ÖVÜNE ÖVÜNE BİTİREMEDİĞİMİZ NENE HATUN MEĞER SEFALET İÇİNDE HAYATINI KAYBETMİŞ

ÖVÜNE ÖVÜNE BİTİREMEDİĞİMİZ NENE HATUN MEĞER SEFALET İÇİNDE HAYATINI KAYBETMİŞ

Tarihte 93 Harbi olarak bilinen 1877-1878 Osmanlı-Rus Savaşı'nda Erzurum'daki direnişin simgesi olan Türk kadın kahramanlarımızdan Nene Hatun'un hayatının son döneminde yardıma muhtaç hale geldiği belirtildi.

 

Tarihçi-Yazar Abdurranman Zeynal, Nene Hatun’un Osmanlı-Rus Harbi'ne katıldığını ifade ederek, "Tabyaların işgal edildiği haberinin alınmasının ardından Erzurum halkı 7’den 70’e tabyalara koşuyor. Nene Hatun’un kundakta çocuğu var. ‘Evladım baban hasta, amcan yaralı. Düşman tabyalara girmiş, benim burada durmam mümkün değil, seni Allah’a emanet ediyorum. Türk çocuğu babasız büyür ancak vatansız büyümez’ diyerek elindeki baltayla tabyalara gelmiş ve Rus ordusuyla savaşmıştır” dedi.

Yardım için dilekçe vermiş

Erzurum’un ekonomik 1925’li yıllardan itibaren kendini toparlama başladığını anlatan Zeynal, “Nene Hatun’un 1940’lı yıllarda dilekçe yazarak yardım istediğini biliyoruz. Bir yokluk dönemi yaşanıyor. Kıtlık, yokluk içerisinde Nene Hatun da geçimini sağlamakta güçlük çekiyor” diye konuştu.

Aziziye'de efsaneleşti

Rus askerlerin 8 Kasım 1877 gecesi Aziziye Tabyası’nı ele geçirdiği haberinin Erzurum’da sabah ezanında minarelerden duyurulması üzerine elindeki baltayla Osmanlı askerine yardım için taş ve sopalarla mücadeleye giren Nene Hatun, şehir halkına katılarak verdiği mücadele ile efsaneleşti.

"Yılın Annesi" ünvanı verilmiş ilk kadın

1857’de Erzurum'un Çeperli köyünde dünyaya gelen Nene Hatun'un babasının adı Hüseyin, annesinin adı Zeliha.

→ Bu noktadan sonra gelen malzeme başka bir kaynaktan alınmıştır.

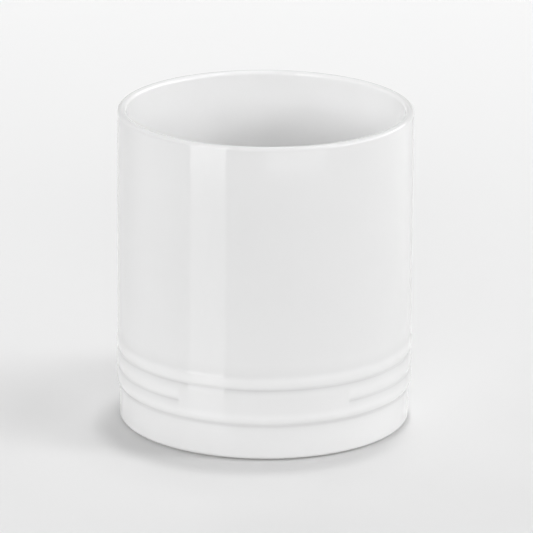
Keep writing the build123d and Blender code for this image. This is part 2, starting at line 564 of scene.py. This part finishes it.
glaze_material = white_glaze()
pieces = [
    (outer_glaze, "outer_glaze", "white_glaze", glaze_material),
    (liner_glaze, "liner_glaze", "white_glaze", glaze_material),
    (underside_glaze, "underside_glaze", "white_glaze", glaze_material),
    (stoneware_body, "stoneware_body", "bare_stoneware", bare_stoneware()),
]
for piece, node, slot, material in pieces:
    piece.data.materials.append(material)
    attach(piece, "root")
    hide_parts(node)


def direction(turn, rise):
    """Unit vector at degrees turned from the front (-Y) towards +X, and raised above the floor."""
    a, e = math.radians(turn), math.radians(rise)
    return Vector((math.sin(a) * math.cos(e), -math.cos(a) * math.cos(e), math.sin(e)))


def level_square(reach, lift):
    """Corners of a level square round the crock's axis, counter-clockwise from above."""
    return [(-reach, -reach, lift), (reach, -reach, lift), (reach, reach, lift), (-reach, reach, lift)]


def stage_sheet(name, corners, faces, material):
    """A sheet of the studio, from its corners."""
    mesh = bpy.data.meshes.new(name)
    mesh.from_pydata(corners, [], faces)
    mesh.materials.append(material)
    sheet = bpy.data.objects.new(name, mesh)
    bpy.context.scene.collection.objects.link(sheet)
    return sheet


def mirrored_sheet(name, corners, faces, **glow):
    """A glowing sheet that only the glaze's reflections see."""
    sheet = stage_sheet(name, corners, faces, soft_glow(name, **glow))
    sheet.visible_camera = False
    sheet.visible_diffuse = False
    sheet.visible_shadow = False


# Floor
floor_reach = 6.0
stage_sheet("floor", level_square(floor_reach, 0), [(0, 1, 2, 3)], pale_paper())

# Each glowing sheet lies a little above the one below it
sheen_lift = 0.5 * mm
far_lift = 0.8 * mm
softbox_lift = 1.0 * mm

# Table's sheen, which grows with distance
sheen_reach = 1.5
mirrored_sheet(
    "table_sheen",
    level_square(sheen_reach, sheen_lift),
    [(0, 1, 2, 3)],
    near=0.12,
    far=0.6,
    near_strength=0.0,
    far_strength=0.75,
    curve="LINEAR",
)

# Lit ground beyond the table's edge, in front and to the right
far_start, far_reach = 0.56, 1.2
far_turns = (0, 15, 30, 45)
corners = []
for turn in far_turns:
    corners += [reach * direction(turn, 0) + Vector((0, 0, far_lift)) for reach in (far_start, far_reach)]
faces = [(i, i + 1, i + 3, i + 2) for i in range(0, 2 * len(far_turns) - 2, 2)]
mirrored_sheet(
    "far_glow",
    corners,
    faces,
    near=0.57,
    far=0.61,
    near_strength=0.0,
    far_strength=0.9,
    curve="SMOOTHSTEP",
)

# Softbox at the left, faint on the table and stronger from the table's edge up
glow_start = 0.04
glow_reach = 0.64
softbox_height = 1.1
band_turns = (-15.2, -29.9)


def glow_edge(wall_turn):
    """Near end, far end and top of one side of the glow. A ray from the camera that meets the wall at
    wall_turn is mirrored to twice that turn, so the side runs that way from the wall."""
    wall = wall_radius * direction(wall_turn, 0) + Vector((0, 0, softbox_lift))
    along = direction(2 * wall_turn, 0)
    far = wall + glow_reach * along
    return [wall + glow_start * along, far, far + Vector((0, 0, softbox_height))]


mirrored_sheet(
    "softbox_glow",
    glow_edge(band_turns[0]) + glow_edge(band_turns[1]),
    [(0, 1, 4, 3), (1, 2, 5, 4)],
    near=0.5,
    far=0.68,
    near_strength=0.8,
    far_strength=2.5,
    curve="SMOOTHSTEP",
)

# Lamps stand far enough off to light the floor evenly
lamp_distance = 4.0


def soft_lamp(name, turn, rise, width, depth, radiance, mirrored=False):
    """A rectangular lamp that faces the crock from a direction, width across and depth along its rise. Its
    power is pi times its radiance and area. The glaze mirrors it only where mirrored is set."""
    lamp = bpy.data.lights.new(name, "AREA")
    lamp.shape = "RECTANGLE"
    lamp.size = width
    lamp.size_y = depth
    lamp.energy = math.pi * radiance * width * depth
    holder = bpy.data.objects.new(name, lamp)
    toward = direction(turn, rise)
    across = direction(turn + 90, 0)
    along = toward.cross(across)
    place = Vector((0, 0, height / 2)) + lamp_distance * toward
    turned = Matrix((across, along, toward)).transposed().to_4x4()
    holder.matrix_world = Matrix.Translation(place) @ turned
    holder.visible_glossy = mirrored
    holder.visible_camera = False
    bpy.context.scene.collection.objects.link(holder)


# Turn and rise in degrees, width and depth in metres, then the radiance
soft_lamp("overhead_softbox", 158, 84, 0.3, 0.3, 122.0)
soft_lamp("back_softbox", 165, 75, 0.8, 0.8, 5.0, mirrored=True)
soft_lamp("key_softbox", 77, 66, 0.5, 1.3, 11.0, mirrored=True)
soft_lamp("right_bank", 90, 24, 8.0, 0.7, 7.3, mirrored=True)
soft_lamp("left_bank", -80, 18, 8.0, 1.2, 3.8)
soft_lamp("front_bank", 0, 18, 3.0, 1.4, 4.8)
soft_lamp("back_left_fill", -135, 38, 3.0, 2.2, 1.0)
soft_lamp("back_fill", 180, 38, 3.0, 2.2, 1.7)

# World: a white backdrop for the camera, a half lit room for the glaze to mirror, and no light of its own
world = bpy.data.worlds.new("studio")
bpy.context.scene.world = world
world.use_nodes = True
world_tree = world.node_tree
world_tree.nodes.clear()
path = add_node(world_tree, "ShaderNodeLightPath")
room = add_node(world_tree, "ShaderNodeBackground", {"Color": linear("FFFFFF"), "Strength": 0.5})
backdrop = add_node(world_tree, "ShaderNodeBackground", {"Color": linear("F5F5F5"), "Strength": 1.0})
unseen = add_node(
    world_tree, "ShaderNodeMixShader", {0: path.outputs["Is Glossy Ray"], 2: room.outputs["Background"]}
)
shown = add_node(
    world_tree,
    "ShaderNodeMixShader",
    {0: path.outputs["Is Camera Ray"], 1: unseen.outputs["Shader"], 2: backdrop.outputs["Background"]},
)
add_node(world_tree, "ShaderNodeOutputWorld", {"Surface": shown.outputs["Shader"]})


def photograph_camera(rise, distance, lens, turn_right, turn_up, roll):
    """A camera that looks at the crock's middle from the front, degrees above level, then turns right and up
    and rolls by its own small angles, with a 36 mm sensor."""
    aim = Vector((0, 0, height / 2))
    place = aim + distance * direction(0, rise)
    ahead = (aim - place).normalized()
    level = Vector((1, 0, 0))
    ahead = ahead + math.tan(math.radians(turn_right)) * level
    ahead = ahead + math.tan(math.radians(turn_up)) * level.cross(ahead)
    ahead.normalize()
    right = ahead.cross(Vector((0, 0, 1))).normalized()
    up = right.cross(ahead)
    c, s = math.cos(math.radians(roll)), math.sin(math.radians(roll))
    axes = Matrix((c * right + s * up, c * up - s * right, -ahead)).transposed()
    lens_data = bpy.data.cameras.new("photograph")
    lens_data.sensor_width = 36
    lens_data.lens = lens
    camera = bpy.data.objects.new("photograph", lens_data)
    camera.matrix_world = Matrix.Translation(place) @ axes.to_4x4()
    bpy.context.scene.collection.objects.link(camera)
    return camera


bpy.context.scene.camera = photograph_camera(
    rise=17.137, distance=2.7, lens=355.96, turn_right=0.0191, turn_up=-0.0503, roll=0.3742
)
bpy.context.scene.view_settings.view_transform = "Standard"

Aziziye Savunması sırasında 20 yaşında olan Nene Hatun, köyünden Mehmet Efendi ile evliydi. Nene Hatun, Rus ordusunun Pasinler'i işgal edip Erzurum'a doğru ilerlemesi üzerine düşman işgali altında kalma endişesinden ötürü birçokları gibi eşi ile birlikte Erzurum'a göç etti. Rusların Deveboynu Savaşı'ndan sonra Erzurum'un varoşlarındaki tabyaları da işgal etmesi üzerine Nene Hatun, 3 aylık oğlunu evde bırakarak şehrin savunmasına katıldı ve yararlılık gösterdi.

Nene Hatun ve ailesi savaştan sonra Erzurum'a yerleşti. Erzurum Eminkurbu Mahallesi'nde Kına Sokağı'ndaki otuz beş numaralı evde ikamet etti. 1934'te çıkan Soyadı Kanunu'yla Kırkgöz soyadını aldı.
Geçim sıkıntısı çeken Nene Hatun, 1943 yılında ulusal kadın kahramanlardan Nâme Hanım ile birlikte cumhurbaşkanına bir dilekçe yazarak yardım istedi.

Nene Hatun, 1952 yılından itibaren Aziziye Anıtı yapılması çalışmaları sırasında yeniden gündeme geldi. 9. Kolordu Komutanı Korgeneral Refik Koraltan ve karargahı Erzurum’da bulunan Üçüncü Ordu’nun Komutanı Nurettin Baransel Paşa, dönemin belediye başkanı, Erzurum valisi ile TBMM; Nene Hatun’a sahip çıktı. 1952 yılında 30 Ağustos Zaferi kutlamalarında kendisine “3. Ordunun Nenesi” ünvanı verildi. Türk Kadınlar Birliğinin girişimi ile Türkiye’de ilk defa Anneler Günü’nün kutlandığı 1955 yılında Birlik, kendisine “Yılın Anası” ünvanını verdi.
Nene Hatun, zatürre teşhisiyle tedavi gördüğü Erzurum Numune Hastanesinde 22 Mayıs 1955 günü 98 yaşında hayatını kaybetti. Cenazesi, resmi törenle Aziziye Şehitliği’ne defnedildi.